**ENTRIES PROVIDED**
*-*-*
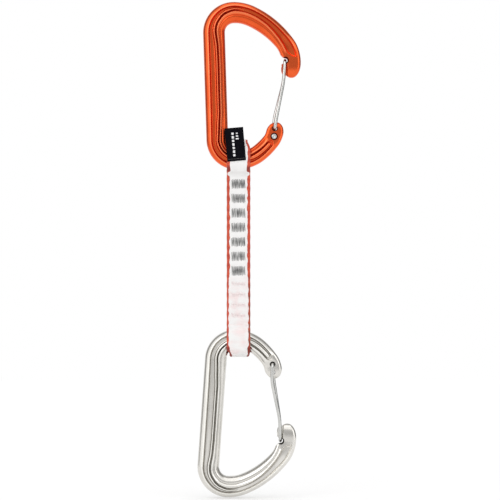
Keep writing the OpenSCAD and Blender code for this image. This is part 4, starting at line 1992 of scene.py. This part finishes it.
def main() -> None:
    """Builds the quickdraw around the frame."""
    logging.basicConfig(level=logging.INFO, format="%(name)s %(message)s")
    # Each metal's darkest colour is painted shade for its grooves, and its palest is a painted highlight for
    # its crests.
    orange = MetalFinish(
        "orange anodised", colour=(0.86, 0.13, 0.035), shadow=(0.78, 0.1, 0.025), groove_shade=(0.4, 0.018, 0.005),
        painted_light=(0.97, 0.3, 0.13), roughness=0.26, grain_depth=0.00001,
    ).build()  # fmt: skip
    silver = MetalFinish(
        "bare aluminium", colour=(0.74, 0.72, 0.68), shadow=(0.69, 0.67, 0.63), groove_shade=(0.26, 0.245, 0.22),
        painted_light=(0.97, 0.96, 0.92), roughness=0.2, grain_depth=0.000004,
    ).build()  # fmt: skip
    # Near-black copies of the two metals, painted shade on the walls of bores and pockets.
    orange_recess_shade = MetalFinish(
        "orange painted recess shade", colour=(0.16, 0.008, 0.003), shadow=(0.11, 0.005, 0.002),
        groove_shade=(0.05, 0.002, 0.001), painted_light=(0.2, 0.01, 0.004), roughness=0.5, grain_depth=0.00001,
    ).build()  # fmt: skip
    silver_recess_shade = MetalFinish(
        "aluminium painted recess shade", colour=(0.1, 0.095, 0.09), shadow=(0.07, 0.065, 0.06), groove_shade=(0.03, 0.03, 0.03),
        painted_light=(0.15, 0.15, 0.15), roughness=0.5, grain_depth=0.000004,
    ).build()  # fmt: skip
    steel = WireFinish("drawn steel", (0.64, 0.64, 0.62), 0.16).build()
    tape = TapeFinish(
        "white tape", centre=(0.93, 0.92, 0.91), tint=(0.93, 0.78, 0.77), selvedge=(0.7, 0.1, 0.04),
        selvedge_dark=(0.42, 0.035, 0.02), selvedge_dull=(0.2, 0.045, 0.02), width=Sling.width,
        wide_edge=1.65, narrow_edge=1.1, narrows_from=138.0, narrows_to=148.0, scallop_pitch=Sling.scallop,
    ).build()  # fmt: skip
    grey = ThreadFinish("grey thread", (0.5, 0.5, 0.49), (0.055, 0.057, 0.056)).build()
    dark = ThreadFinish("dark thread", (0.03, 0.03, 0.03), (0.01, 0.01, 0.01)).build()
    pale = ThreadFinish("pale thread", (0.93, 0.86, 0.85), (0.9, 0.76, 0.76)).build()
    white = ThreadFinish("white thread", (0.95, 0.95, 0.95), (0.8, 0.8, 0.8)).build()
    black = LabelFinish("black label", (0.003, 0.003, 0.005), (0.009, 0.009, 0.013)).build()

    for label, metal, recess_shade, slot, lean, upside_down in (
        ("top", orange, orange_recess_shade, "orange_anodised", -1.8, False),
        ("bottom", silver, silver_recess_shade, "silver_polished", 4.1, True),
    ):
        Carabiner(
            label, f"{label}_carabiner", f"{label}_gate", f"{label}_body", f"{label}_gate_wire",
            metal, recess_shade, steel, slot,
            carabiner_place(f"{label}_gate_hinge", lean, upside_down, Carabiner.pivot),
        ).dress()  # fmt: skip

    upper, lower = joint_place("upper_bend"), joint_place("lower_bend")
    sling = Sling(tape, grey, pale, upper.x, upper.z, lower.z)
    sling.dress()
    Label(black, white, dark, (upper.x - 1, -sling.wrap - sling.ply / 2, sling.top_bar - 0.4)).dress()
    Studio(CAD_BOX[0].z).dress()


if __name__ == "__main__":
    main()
*-*-*
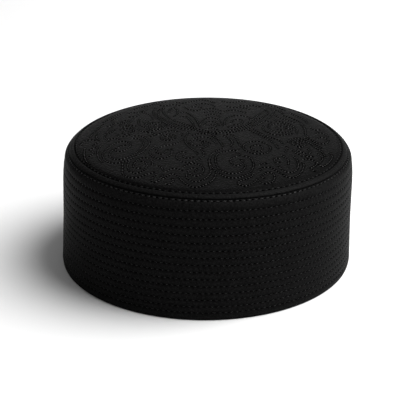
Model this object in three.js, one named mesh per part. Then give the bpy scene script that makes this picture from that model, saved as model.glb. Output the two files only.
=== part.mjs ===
*-*-*
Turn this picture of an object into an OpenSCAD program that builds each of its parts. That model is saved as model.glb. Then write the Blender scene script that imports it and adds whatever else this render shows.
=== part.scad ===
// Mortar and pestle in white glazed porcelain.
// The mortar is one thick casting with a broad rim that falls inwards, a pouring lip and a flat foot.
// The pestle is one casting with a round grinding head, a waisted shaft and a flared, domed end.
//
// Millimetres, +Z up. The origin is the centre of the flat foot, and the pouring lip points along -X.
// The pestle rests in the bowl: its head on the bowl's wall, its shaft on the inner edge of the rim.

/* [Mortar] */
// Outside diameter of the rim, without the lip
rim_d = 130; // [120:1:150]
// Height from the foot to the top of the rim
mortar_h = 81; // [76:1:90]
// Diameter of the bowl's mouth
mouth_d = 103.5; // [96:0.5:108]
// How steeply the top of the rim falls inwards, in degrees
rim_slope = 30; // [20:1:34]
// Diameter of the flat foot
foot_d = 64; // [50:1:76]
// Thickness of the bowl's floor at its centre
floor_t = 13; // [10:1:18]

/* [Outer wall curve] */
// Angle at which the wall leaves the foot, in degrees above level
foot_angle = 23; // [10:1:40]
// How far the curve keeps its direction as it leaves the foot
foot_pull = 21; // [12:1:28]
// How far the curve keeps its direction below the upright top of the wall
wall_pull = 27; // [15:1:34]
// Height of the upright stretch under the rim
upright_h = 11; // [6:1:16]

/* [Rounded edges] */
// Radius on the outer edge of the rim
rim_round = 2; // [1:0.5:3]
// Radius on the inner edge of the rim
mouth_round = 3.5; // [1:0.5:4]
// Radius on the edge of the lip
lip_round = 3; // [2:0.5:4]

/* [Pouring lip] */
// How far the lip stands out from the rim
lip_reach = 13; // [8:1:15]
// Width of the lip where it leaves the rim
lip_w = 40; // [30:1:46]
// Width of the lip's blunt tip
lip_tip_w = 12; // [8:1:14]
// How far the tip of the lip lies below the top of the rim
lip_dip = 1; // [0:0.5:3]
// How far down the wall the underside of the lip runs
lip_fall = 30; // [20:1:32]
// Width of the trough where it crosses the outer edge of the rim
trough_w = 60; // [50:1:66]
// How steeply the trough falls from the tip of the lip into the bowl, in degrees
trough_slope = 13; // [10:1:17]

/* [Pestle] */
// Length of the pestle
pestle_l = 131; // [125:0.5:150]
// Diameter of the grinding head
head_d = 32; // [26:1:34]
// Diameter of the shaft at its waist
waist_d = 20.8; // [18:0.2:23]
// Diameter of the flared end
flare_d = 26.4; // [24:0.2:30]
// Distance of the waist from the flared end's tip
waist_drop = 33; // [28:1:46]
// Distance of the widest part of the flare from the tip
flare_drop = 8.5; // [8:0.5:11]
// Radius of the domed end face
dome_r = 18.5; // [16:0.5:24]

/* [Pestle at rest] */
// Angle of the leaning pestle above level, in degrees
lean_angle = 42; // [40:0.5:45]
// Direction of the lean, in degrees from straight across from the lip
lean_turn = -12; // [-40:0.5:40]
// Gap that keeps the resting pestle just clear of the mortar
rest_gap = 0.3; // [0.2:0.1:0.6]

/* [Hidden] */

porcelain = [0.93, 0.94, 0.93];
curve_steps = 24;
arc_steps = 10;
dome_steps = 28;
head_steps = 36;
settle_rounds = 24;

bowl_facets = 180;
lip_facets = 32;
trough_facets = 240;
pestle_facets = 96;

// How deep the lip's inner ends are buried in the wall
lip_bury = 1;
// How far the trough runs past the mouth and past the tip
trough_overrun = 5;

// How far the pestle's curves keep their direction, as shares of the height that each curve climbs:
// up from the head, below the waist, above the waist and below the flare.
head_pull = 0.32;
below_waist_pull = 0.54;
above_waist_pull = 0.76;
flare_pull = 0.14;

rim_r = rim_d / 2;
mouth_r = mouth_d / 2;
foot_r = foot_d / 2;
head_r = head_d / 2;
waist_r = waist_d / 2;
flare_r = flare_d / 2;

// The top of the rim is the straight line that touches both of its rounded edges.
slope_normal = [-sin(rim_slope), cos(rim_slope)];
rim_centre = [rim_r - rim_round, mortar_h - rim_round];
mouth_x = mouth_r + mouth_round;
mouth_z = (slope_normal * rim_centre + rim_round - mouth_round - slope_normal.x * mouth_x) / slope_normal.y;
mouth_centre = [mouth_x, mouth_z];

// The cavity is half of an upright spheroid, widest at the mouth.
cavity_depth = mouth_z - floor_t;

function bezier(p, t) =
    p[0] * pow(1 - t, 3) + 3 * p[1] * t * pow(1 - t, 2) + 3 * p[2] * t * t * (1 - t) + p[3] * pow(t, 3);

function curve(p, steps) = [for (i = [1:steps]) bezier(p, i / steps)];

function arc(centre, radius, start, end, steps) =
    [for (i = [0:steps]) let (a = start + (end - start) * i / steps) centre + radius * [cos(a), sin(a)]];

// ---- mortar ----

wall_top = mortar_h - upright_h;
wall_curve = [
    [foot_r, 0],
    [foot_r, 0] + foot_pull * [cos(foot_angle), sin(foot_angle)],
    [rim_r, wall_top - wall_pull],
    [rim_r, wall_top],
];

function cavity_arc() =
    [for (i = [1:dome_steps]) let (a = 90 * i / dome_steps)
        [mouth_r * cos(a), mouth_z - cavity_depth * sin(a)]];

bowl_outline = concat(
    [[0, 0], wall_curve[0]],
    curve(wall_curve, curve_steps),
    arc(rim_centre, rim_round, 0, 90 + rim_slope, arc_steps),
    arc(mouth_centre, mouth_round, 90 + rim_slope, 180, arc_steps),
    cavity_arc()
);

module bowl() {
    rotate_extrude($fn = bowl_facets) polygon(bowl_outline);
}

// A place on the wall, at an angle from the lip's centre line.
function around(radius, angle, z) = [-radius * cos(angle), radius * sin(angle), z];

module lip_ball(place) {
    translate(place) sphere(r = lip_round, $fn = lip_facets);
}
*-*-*
**PROBLEM DESCRIPTION**
Give again, word for word, the lines starting at the line that has "Keep writing the" and ending at the line that has "(0.009, 0.009, 0.013)).build()", with both of those lines included and nothing else.

**REPLY**
Keep writing the OpenSCAD and Blender code for this image. This is part 4, starting at line 1992 of scene.py. This part finishes it.
def main() -> None:
    """Builds the quickdraw around the frame."""
    logging.basicConfig(level=logging.INFO, format="%(name)s %(message)s")
    # Each metal's darkest colour is painted shade for its grooves, and its palest is a painted highlight for
    # its crests.
    orange = MetalFinish(
        "orange anodised", colour=(0.86, 0.13, 0.035), shadow=(0.78, 0.1, 0.025), groove_shade=(0.4, 0.018, 0.005),
        painted_light=(0.97, 0.3, 0.13), roughness=0.26, grain_depth=0.00001,
    ).build()  # fmt: skip
    silver = MetalFinish(
        "bare aluminium", colour=(0.74, 0.72, 0.68), shadow=(0.69, 0.67, 0.63), groove_shade=(0.26, 0.245, 0.22),
        painted_light=(0.97, 0.96, 0.92), roughness=0.2, grain_depth=0.000004,
    ).build()  # fmt: skip
    # Near-black copies of the two metals, painted shade on the walls of bores and pockets.
    orange_recess_shade = MetalFinish(
        "orange painted recess shade", colour=(0.16, 0.008, 0.003), shadow=(0.11, 0.005, 0.002),
        groove_shade=(0.05, 0.002, 0.001), painted_light=(0.2, 0.01, 0.004), roughness=0.5, grain_depth=0.00001,
    ).build()  # fmt: skip
    silver_recess_shade = MetalFinish(
        "aluminium painted recess shade", colour=(0.1, 0.095, 0.09), shadow=(0.07, 0.065, 0.06), groove_shade=(0.03, 0.03, 0.03),
        painted_light=(0.15, 0.15, 0.15), roughness=0.5, grain_depth=0.000004,
    ).build()  # fmt: skip
    steel = WireFinish("drawn steel", (0.64, 0.64, 0.62), 0.16).build()
    tape = TapeFinish(
        "white tape", centre=(0.93, 0.92, 0.91), tint=(0.93, 0.78, 0.77), selvedge=(0.7, 0.1, 0.04),
        selvedge_dark=(0.42, 0.035, 0.02), selvedge_dull=(0.2, 0.045, 0.02), width=Sling.width,
        wide_edge=1.65, narrow_edge=1.1, narrows_from=138.0, narrows_to=148.0, scallop_pitch=Sling.scallop,
    ).build()  # fmt: skip
    grey = ThreadFinish("grey thread", (0.5, 0.5, 0.49), (0.055, 0.057, 0.056)).build()
    dark = ThreadFinish("dark thread", (0.03, 0.03, 0.03), (0.01, 0.01, 0.01)).build()
    pale = ThreadFinish("pale thread", (0.93, 0.86, 0.85), (0.9, 0.76, 0.76)).build()
    white = ThreadFinish("white thread", (0.95, 0.95, 0.95), (0.8, 0.8, 0.8)).build()
    black = LabelFinish("black label", (0.003, 0.003, 0.005), (0.009, 0.009, 0.013)).build()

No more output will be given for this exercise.